What the Shockers need to do in March:
“We just have to play hard for 40 minutes. It’s our job to show these guys we’re going to be a team that’s tough to beat.”

 

Freshmen on the floor

Following strong second month, Shocker women aim to keep momentum

Written by Joe Stump | Photography by Wichita State University

After losing their first five American Athletic Conference games this year, the women’s basketball team at Wichita State might have given up.

But the lady Shockers — even younger than their male counterparts at WSU — responded with a strong second month of play. While hopes of postseason play seem dim, that improvement at least bodes well for next year.

“I think we’ve had some moments where we’ve played some really good ball and some where we’ve not played very good,” coach Keitha Adams said. “That’s characteristic of what you have when you’re such a young team.”

Indeed, Carla Bremaud, a freshman guard from France via Wichita’s Life Prep Academy, was leading the Shockers in scoring through late February, with nearly 10 points a game.

“Carla’s a good shooter,” Adams said. “She’s hit some big shots for us.”

Bremaud wasn’t the only productive freshman. Seraphine Bastin established herself at point guard, guard Jaida Hampton had some good games and forward Trajata Colbert was starting to play well as the season progressed.

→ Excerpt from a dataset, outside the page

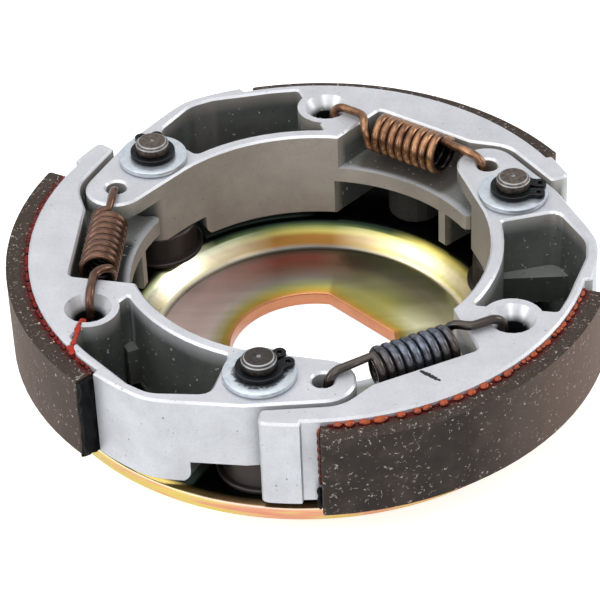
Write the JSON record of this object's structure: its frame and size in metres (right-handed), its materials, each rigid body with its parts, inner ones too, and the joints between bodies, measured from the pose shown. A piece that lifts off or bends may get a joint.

“We’ll have three freshman on the floor at a time,” Adams said. “There’s not a moment when we don’t have a freshman on the floor.”

Lending experience has been senior center Sabrina Lozada-Cabbage, with nearly 9 points and 6 boards a game.

“She’s a gritty young lady,” Adams said. “When she’s played well, we’ve played well. She’s a fun kid to coach and I think the fans have enjoyed her four years here.”

Playing in the same conference as Connecticut — probably the greatest women’s hoops program of all time — it would take a near miracle for WSU to advance into the NCAA tourney this year. But Adams was hopeful that her team would close out the year and AAC tourney “playing some really good ball.”

“You want to be playing your best. Hopefully we’ll do that.”